Defendants, in their second ground of demurrer, rely on Code 1610, which provides that no suit shall be commenced in any court of the state to invalidate any tax title to land after three years from the time the land is sold for taxes, except in case of persons under disability. This statute has no application in the instant case because the state never became possessed of a tax title under the void decree of February 18, 1935. The sale is incomplete to this day.
Under the third ground of demurrer defendants rely on Code 1609, which provides, in substance, that a tax deed of conveyance shall be an assurance of a perfect title to the purchaser of the land, and shall not be invalidated except by proof that the land was not liable to sale for taxes, or that taxes have been paid. This statute presupposes a valid vestiture of title in the purchaser at the tax sale. See Tax Title Cases, supra; Harris v. Mason, 120 Tenn. 668, 694, 115 S.W. 1146, 25 L.R.A. (N.S.), 1011; Condon v. Galbraith, 106 Tenn. 14, 58 S.W. 916.
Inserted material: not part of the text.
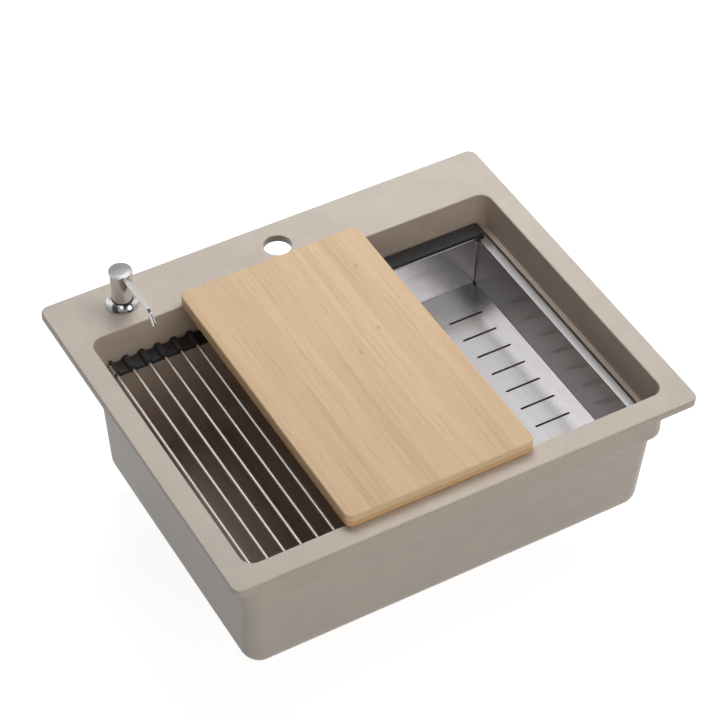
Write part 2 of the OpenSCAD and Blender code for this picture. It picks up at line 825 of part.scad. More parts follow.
// Compression spring between the piston and the housing's floor, swept as one tube
module pump_spring() {
    rings = [for (k = [0 : coil_steps]) let (
            a = 360 * spring_turns * k / coil_steps,
            c = coil_point(k / coil_steps),
            out = [cos(a), sin(a), 0],
            slope = atan(coil_rise / (2 * PI * spring_r)),
            up = [sin(slope) * sin(a), -sin(slope) * cos(a), cos(slope)]
        )
        for (j = [0 : coil_sides - 1])
            let (b = 360 * j / coil_sides)
            c + wire_r * (cos(b) * out + sin(b) * up)
    ];
    sides = [for (k = [0 : coil_steps - 1]) for (j = [0 : coil_sides - 1])
        let (
            p = k * coil_sides + j,
            q = k * coil_sides + (j + 1) % coil_sides
        )
        for (t = [[p, q + coil_sides, q], [p, p + coil_sides, q + coil_sides]]) t
    ];
    first = [for (j = [1 : coil_sides - 2]) [0, j, j + 1]];
    base = coil_steps * coil_sides;
    last = [for (j = [1 : coil_sides - 2]) [base, base + j + 1, base + j]];
    color(steel_colour) at_dispenser() polyhedron(points = rings, faces = concat(sides, first, last));
}

// Ball that closes the pump's inlet
module inlet_ball() {
    color(steel_colour) at_dispenser()
        translate([0, 0, spring_z0 + sqrt(ball_r * ball_r - inlet_r * inlet_r)]) sphere(ball_r, $fn = 32);
}

module dip_tube() {
    z0 = bottle_z0 + bottle_t + tube_gap;
    color(clear_colour) at_dispenser() translate([0, 0, z0]) ring(tube_r, tube_bore_r, housing_z0 - z0);
}

// Bottle that screws on to the shank from below, turned as one closed outline
module soap_bottle() {
    neck_in = shank_r + run_gap;
    neck_out = neck_in + neck_t;
    neck_z0 = bottle_z1 - neck_l;
    side_z1 = neck_z0 - bottle_shoulder;
    foot_x = bottle_r - bottle_foot_r;
    foot_z = bottle_z0 + bottle_foot_r;
    in_r = bottle_foot_r - bottle_t;
    steps = 8;
    turn = 90 / steps;
    out_r = bottle_foot_r;
    outside = [for (k = [0 : steps]) [foot_x + out_r * cos(k * turn), foot_z - out_r * sin(k * turn)]];
    inside = [for (k = [steps : -1 : 0]) [foot_x + in_r * cos(k * turn), foot_z - in_r * sin(k * turn)]];
    color(clear_colour) at_dispenser() rotate_extrude() polygon(concat(
        [[neck_in, bottle_z1], [neck_out, bottle_z1], [neck_out, neck_z0], [bottle_r, side_z1]],
        outside,
        [[0, bottle_z0], [0, bottle_z0 + bottle_t]],
        inside,
        [[bottle_r - bottle_t, side_z1], [neck_in, neck_z0]]
    ));
}

// Carries its children to the waste's axis
module at_waste() {
    translate([0, mid_y, 0]) children();
}

// Pressed flange and cup of the strainer
module waste_flange() {
    under = flange_top_z - cup_t;
    color(steel_colour) at_waste() difference() {
        rotate_extrude() polygon([
            [0, cup_z0 - well_depth - cup_t], [well_r + cup_t, cup_z0 - well_depth - cup_t],
            [well_r + cup_t, cup_z0 - cup_t], [cup_in_r + cup_t, cup_z0 - cup_t],
            [cup_in_r + cup_t, shelf_z - cup_t], [cup_r, shelf_z - cup_t], [cup_r, under],
            [waste_flange_r, under], [waste_flange_r, under + cup_t / 2],
            [waste_flange_r - 2 * cup_t, flange_top_z], [cup_r, flange_top_z],
            [cup_r - cup_t, flange_top_z - cup_t],
            [cup_r - cup_t, shelf_z], [cup_in_r, shelf_z], [cup_in_r, cup_z0],
            [well_r, cup_z0], [well_r, cup_z0 - well_depth], [0, cup_z0 - well_depth]
        ]);
        translate([0, 0, cup_z0 - well_depth - cup_t - over])
            cylinder(h = cup_t + 2 * over, r = screw_r + seat_gap);
        for (k = [0 : drain_count - 1])
            rotate([0, 0, k * 360 / drain_count]) translate([drain_ring_r, 0, cup_z0 - cup_t - over])
                cylinder(h = cup_t + 2 * over, r = drain_r);
    }
}

module flange_gasket() {
    color(rubber_colour) at_waste() translate([0, 0, seat_z])
        ring(waste_flange_r - gasket_inset, waste_hole_r + gasket_inset, gasket_t);
}

module body_gasket() {
    color(rubber_colour) at_waste() translate([0, 0, body_z1])
        ring(body_flange_r - gasket_inset, waste_hole_r + gasket_inset, body_gasket_t);
}

// Plastic body with its funnel, threaded outlet, screw post and hose spigot
module waste_body() {
    r = body_in_r + body_t;
    flange_z0 = body_z1 - body_flange_t;
    post_z1 = cup_z0 - well_depth - cup_t;
    color(plastic_colour) at_waste() difference() {
        union() {
            difference() {
                union() {
                    rotate_extrude() polygon([
                        [0, outlet_z0], [outlet_r, outlet_z0], [outlet_r, body_z0 - funnel_h],
                        [outlet_r + body_t, body_z0 - funnel_h], [r, body_z0], [r, flange_z0],
                        [body_flange_r, flange_z0], [body_flange_r, body_z1], [0, body_z1]
                    ]);
                    translate([0, 0, inlet_z]) rotate([-90, 0, 0]) {
                        cylinder(h = r + stop_t, r = stop_r);
                        cylinder(h = r + stop_t + spigot_l, r = spigot_r);
                    }
                }
                rotate_extrude() polygon([
                    [0, outlet_z0 - over], [outlet_bore_r, outlet_z0 - over],
                    [outlet_bore_r, body_z0 - funnel_h + body_t], [body_in_r, body_z0 + body_t],
                    [body_in_r, body_z1 + over], [0, body_z1 + over]
                ]);
            }
            translate([0, 0, body_z0 - funnel_h]) cylinder(h = post_z1 - body_z0 + funnel_h, r = post_r);
            for (a = [0, 90])
                rotate([0, 0, a]) translate([-outlet_r, -arm_t / 2, body_z0 - funnel_h])
                    cube([2 * outlet_r, arm_t, funnel_h]);
        }
        translate([0, 0, body_z0 - funnel_h - over])
            cylinder(h = post_z1 - body_z0 + funnel_h + 2 * over, r = screw_r + run_gap);
        translate([0, body_in_r - over, inlet_z]) rotate([-90, 0, 0])
            cylinder(h = body_t + stop_t + spigot_l + 2 * over, r = spigot_bore_r);
    }
}

// Long screw that draws the flange and the body together
module waste_screw() {
    z1 = cup_z0 - well_depth;
    z0 = body_z0 - funnel_h / 2;
    color(steel_colour) at_waste() difference() {
        union() {
            translate([0, 0, z0]) cylinder(h = z1 - z0, r = screw_r);
            translate([0, 0, z1])
                cylinder(h = screw_head_t, r1 = screw_head_r, r2 = screw_head_r * screw_taper_share);
        }
        translate([-screw_head_r - over, -screw_slot / 2, z1 + screw_head_t - screw_slot])
            cube([2 * (screw_head_r + over), screw_slot, screw_slot + over]);
    }
}

// Perforated basket that hangs on the cup's shelf
module strainer_basket() {
    row_shares = [0.42, 0.78];
    row_holes = [8, 14];
    hole_r = 2.2;
    side_holes = 16;
    t = basket_wall;
    color(steel_colour) at_waste() difference() {
        rotate_extrude() polygon([
            [0, basket_z0], [basket_foot_r, basket_z0], [basket_r, shelf_z], [basket_rim_r, shelf_z],
            [basket_rim_r, shelf_z + t], [basket_r - t, shelf_z + t],
            [basket_foot_r - t, basket_z0 + t], [0, basket_z0 + t]
        ]);
        translate([0, 0, basket_z0 - over]) cylinder(h = t + 2 * over, r = stem_rod_r + run_gap);
        for (row = [0, 1])
            for (k = [0 : row_holes[row] - 1])
                rotate([0, 0, k * 360 / row_holes[row]])
                    translate([row_shares[row] * (basket_foot_r - t), 0, basket_z0 - over])
                        cylinder(h = t + 2 * over, r = hole_r);
        for (k = [0 : side_holes - 1])
            rotate([0, 0, k * 360 / side_holes])
                translate([basket_foot_r / 2, 0, (basket_z0 + shelf_z) / 2]) rotate([0, 90, 0])
                    cylinder(h = basket_rim_r, r = hole_r);
    }
}

// Knob and stem of the basket, with a shoulder that clamps it to the basket's floor
module strainer_stem() {
    knob_z = shelf_z + knob_gap;
    color(steel_colour) at_waste() {
        translate([0, 0, seal_z0 + seal_t / 2]) cylinder(h = knob_z - seal_z0 - seal_t / 2, r = stem_rod_r);
        translate([0, 0, basket_z0 + basket_wall]) cylinder(h = stem_collar_h, r = stem_collar_r);
        translate([0, 0, seal_z0 + seal_t])
            cylinder(h = basket_z0 - seal_z0 - seal_t, r = stem_collar_r);
        translate([0, 0, knob_z]) rotate_extrude() difference() {
            square([knob_r, knob_h]);
            translate([knob_r, knob_h * knob_waist_share]) circle(knob_waist_r);
        }
    }
}

// Rubber disc that closes the cup's drain holes
module strainer_seal() {
    color(rubber_colour) at_waste() translate([0, 0, seal_z0]) difference() {
        cylinder(h = seal_t, r1 = seal_r, r2 = seal_r - seal_t);
        translate([0, 0, seal_t / 2]) cylinder(h = seal_t, r = stem_rod_r + run_gap);
    }
}

// Carries its children to the overflow's axis, with +Z towards the bowl
module at_overflow(y) {
    translate([0, y, overflow_z]) rotate([90, 0, 0]) children();
}

// Domed cover with three slots, and the short tube that centres it
module overflow_cover() {
    color(steel_colour) at_overflow(overflow_y - mouth_lean) difference() {
        union() {
            rotate_extrude() difference() {
                square([cover_r, cover_t]);
                translate([cover_r, cover_t]) rotate(45) square(cover_t, center = true);
            }
            translate([0, 0, -wall]) cylinder(h = wall + cover_t / 2, r = cover_tube_r);
        }
        difference() {
            translate([0, 0, -wall - over]) cylinder(h = wall + over, r = cover_tube_r - cover_tube_t);
            translate([0, 0, -wall]) cylinder(h = wall + over, r = cover_boss_r);
        }
        difference() {
            for (k = [-1 : 1])
                translate([0, k * 2 * cover_slot_h, 0])
                    cube([2 * cover_tube_r * cover_slot_share, cover_slot_h, 2 * cover_t + over],
                         center = true);
            cylinder(h = 2 * cover_t + 2 * over, r = cover_boss_r, center = true);
        }
        translate([0, 0, -wall - over]) cylinder(h = wall + cover_t + 2 * over, r = cover_screw_r + run_gap);
        translate([0, 0, cover_t - cover_head_t])
            cylinder(h = cover_head_t + over, r = cover_head_r + run_gap);
    }
}

module overflow_gasket() {
    color(rubber_colour) at_overflow(belt_y1 + elbow_gasket_t)
        ring(elbow_flange_r - gasket_inset, overflow_hole_r + seat_gap, elbow_gasket_t);
}

// Elbow behind the wall, with its spigot pointing down
module overflow_elbow() {
    y = belt_y1 + elbow_gasket_t;
    inner_r = elbow_r - elbow_t;
    color(plastic_colour) difference() {
        union() {
            difference() {
                union() {
                    at_overflow(y + elbow_flange_t) cylinder(h = elbow_flange_t, r = elbow_flange_r);
                    at_overflow(y + elbow_l) cylinder(h = elbow_l, r = elbow_r);
                    translate([0, y + elbow_l - elbow_r, overflow_z - elbow_r - stop_t])
                        cylinder(h = elbow_r + stop_t, r = stop_r);
                    translate([0, y + elbow_l - elbow_r, overflow_z - elbow_drop])
                        cylinder(h = elbow_drop, r = spigot_r);
                }
                at_overflow(y + elbow_l - elbow_t) cylinder(h = elbow_l, r = inner_r);
                translate([0, y + elbow_l - elbow_r, overflow_z - elbow_drop - over])
                    cylinder(h = elbow_drop + over, r = spigot_bore_r);
            }
            at_overflow(y + elbow_l - elbow_t / 2) cylinder(h = elbow_l - elbow_t / 2, r = elbow_post_r);
        }
        at_overflow(y + elbow_l - elbow_t) cylinder(h = elbow_l, r = cover_screw_r + run_gap);
    }
}

module overflow_screw() {
    y = overflow_y - mouth_lean;
    color(steel_colour) at_overflow(y) {
        translate([0, 0, cover_t - cover_head_t]) cylinder(h = cover_head_t, r = cover_head_r);
        translate([0, 0, y - belt_y1 - elbow_gasket_t - elbow_l / 2])
            cylinder(h = belt_y1 + elbow_gasket_t + elbow_l / 2 - y + cover_t - cover_head_t,
                     r = cover_screw_r);
    }
}

sink_basin();
cutting_board();
rack_rods();
rack_strip_back();
rack_strip_front();
roll_rod(1);  // roll_rod_1
roll_rod(2);  // roll_rod_2
roll_rod(3);  // roll_rod_3
roll_rod(4);  // roll_rod_4
roll_link_back(1);  // roll_link_back_1
roll_link_back(2);  // roll_link_back_2
roll_link_back(3);  // roll_link_back_3
roll_link_back(4);  // roll_link_back_4
roll_link_front(1);  // roll_link_front_1
roll_link_front(2);  // roll_link_front_2
roll_link_front(3);  // roll_link_front_3
roll_link_front(4);  // roll_link_front_4
colander_tray();
colander_rail_back();
colander_rail_front();
dispenser_collar();
dispenser_washer();
dispenser_nut();
dispenser_head();
dispenser_spout();
pump_housing();
pump_guide();
pump_stem();
pump_spring();
inlet_ball();
dip_tube();
soap_bottle();
waste_flange();
flange_gasket();
body_gasket();
waste_body();
waste_screw();
strainer_basket();
strainer_stem();
strainer_seal();
overflow_cover();
overflow_gasket();
overflow_elbow();
overflow_screw();
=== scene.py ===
"""Dresses a workstation kitchen sink: a stone shell with a deck, a board on its rim, a
roll-up rack and a colander on its ledge, a soap dispenser, a basket waste and an overflow.

Sizes are in millimetres, in the frame of the solids: z = 0 is the underside of the rim, the
origin is the centre of its plan, x runs to the right and y to the back.
"""

import logging
import math
from dataclasses import dataclass
from enum import Enum

import bmesh
import bpy
import numpy as np
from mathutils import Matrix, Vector
from mathutils.geometry import delaunay_2d_cdt


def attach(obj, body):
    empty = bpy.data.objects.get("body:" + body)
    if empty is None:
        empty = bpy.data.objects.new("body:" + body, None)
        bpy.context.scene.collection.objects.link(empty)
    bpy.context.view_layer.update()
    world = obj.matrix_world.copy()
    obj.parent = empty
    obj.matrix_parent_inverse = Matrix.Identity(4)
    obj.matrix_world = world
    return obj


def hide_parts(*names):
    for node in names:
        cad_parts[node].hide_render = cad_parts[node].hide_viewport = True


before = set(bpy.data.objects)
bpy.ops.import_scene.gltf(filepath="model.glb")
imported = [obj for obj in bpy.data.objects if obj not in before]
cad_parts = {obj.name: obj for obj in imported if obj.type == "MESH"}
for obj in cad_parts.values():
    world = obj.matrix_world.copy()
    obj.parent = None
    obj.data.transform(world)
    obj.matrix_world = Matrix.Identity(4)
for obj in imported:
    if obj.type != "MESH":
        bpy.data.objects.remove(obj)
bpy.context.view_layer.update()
LOG = logging.getLogger("sink")
MM = 0.001
WELD = 4e-6
SOLID_WELD = 2e-6
SLIVER = 1e-6
LEVEL_ANGLE = 0.5
BEVEL_ANGLE = 34
SNAP = 1e-5
SHARP = 1e-4
TINY = 1e-9
UP = (0.0, 0.0, 1.0)
Socket = bpy.types.NodeSocket
Pair = tuple[float, float]
Triple = tuple[float, float, float]


# Surfaces


class Axis(Enum):
    """Direction in which a turned piece points: its own two cross axes and its height."""

    Y = ((0, 0, 1), (1, 0, 0), (0, 1, 0))
    Z = ((1, 0, 0), (0, 1, 0), (0, 0, 1))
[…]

Under the fourth ground of demurrer it is insisted that the bill shows on its face that the period for redemption accrued more than two years before the filing of the bill. As hereinbefore pointed out, the two years allowed for redemption has not yet commenced to run, because the sale by the clerk has never been confirmed.
It is next insisted that the bill herein constituted a collateral attack upon the decree of February 18, 1935. A decree may be assailed because of invalidity at any time. A void decree is in the same plight as though it never existed.
Finally defendants insist that complainant was guilty of laches in that it permitted taxes to accumulate on the property since 1927. That was a matter between the state and complainant. Defendants had no interest in the matter until they undertook to purchase from the state. They have been tendered the money back with interest.
We find no merit in any of the assignments of error and the same are overruled. The result is that the decree of the chancellor overruling the demurrer is affirmed and the cause is remanded for such further proceedings as may be proper.
Defendants will pay the costs incident to this appeal.